Immunotherapy treatment decisions incorporate information from complex biomarkers, such as TMB and MSI status. However, correct interpretation requires an accurate mutation report, where the false positives currently constitute a huge obstacle. Here, VARify stratified tumors by MSI status already in the raw unfiltered mutation report, and still outperformed the alternative pipelines using filtered output. If only the small base insertions and deletions are considered, all pipelines agree, which poses a question if the substitutions are relevant for such analyses. The correlation between the total number of mutations and the MSI status suggests that substitutions are not critical for the analysis by VARify, although somewhat challenging for CBSS and CBSM at this relatively small sequence target of ∼5,2 Mb. Together, it is evident that the omission of substitutions improves the correlation for all pipelines in this target space.

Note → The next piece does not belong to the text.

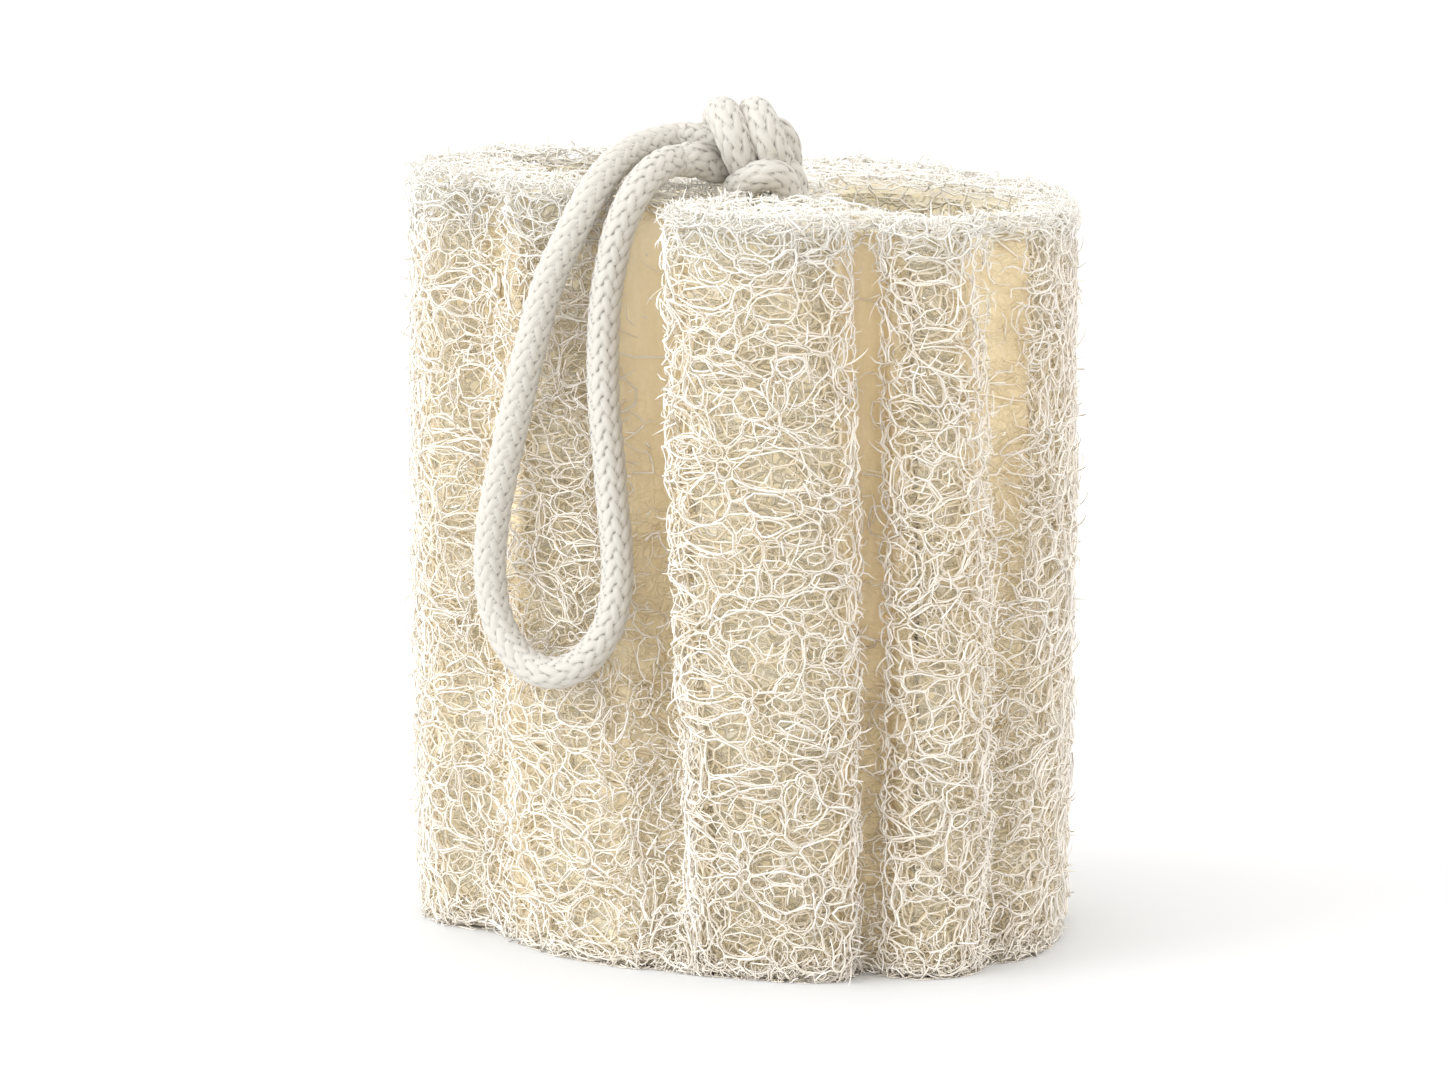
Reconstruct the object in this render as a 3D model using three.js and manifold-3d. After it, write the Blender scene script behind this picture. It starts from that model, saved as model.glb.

The VARify pipeline is based on comparison of T/N samples, which are often not available in a clinical setting, or if available, not sequenced due to higher cost and perceived requirement of double the analysis per patient. The higher cost of performing two analyses can potentially be justified by the reduced cost of treating patients with targeted therapies because of false positive mutations. Another current challenge for clinical laboratories is to analyze and compare genetic data based on several different sequencing platforms, often including legacy technologies. Current diagnostic protocols rely on ion semiconductor sequencing or sequencing by synthesis, which in turn rely on analysis software that supports the one, but not the other technology. The CBSS and CSSM pipelines are tailored towards paired-end sequencing by synthesis, while the IonReporter pipeline only functions with the native single-read mode of the ion semiconductor sequencing. In contrast, both VARify and ALTOmate successfully processed data from both sequencing technologies. The long-read sequencing technologies of Pacific Biosciences or Oxford Nanopore have great potential to answer complex clinical questions beyond the somatic SNV calling and may enter routine practice in the coming years. VARify have been designed with long-read data in mind, and the underlying algorithms were already exploited for PacBio analysis in a research setting (55). Thus, VARify and ALTOmate can utilize the input from various sequencing vendors to produce accurate mutation reports in a format suitable for clinical interpretation, streamlining of clinical sequencing pipelines and facilitating inter- or intra-lab comparisons for a robust cancer precision medicine.
Data Availability
All data produced in the present study are available upon reasonable request to the authors
Acknowledgements
This work was funded by grants from the Swedish Agency for Innovation Systems (Vinnova) and EU FP7 (MERIT). The authors wish to thank Dr. Chatarina Larsson for critically reviewing the manuscript. The use of PBR in this and other applications is governed by patents WO2016043659A1 and US10325183B2. IS, TA, IC, VL and TS are co-founders of Oncodia AB which holds all rights to VARify and ALTOmate.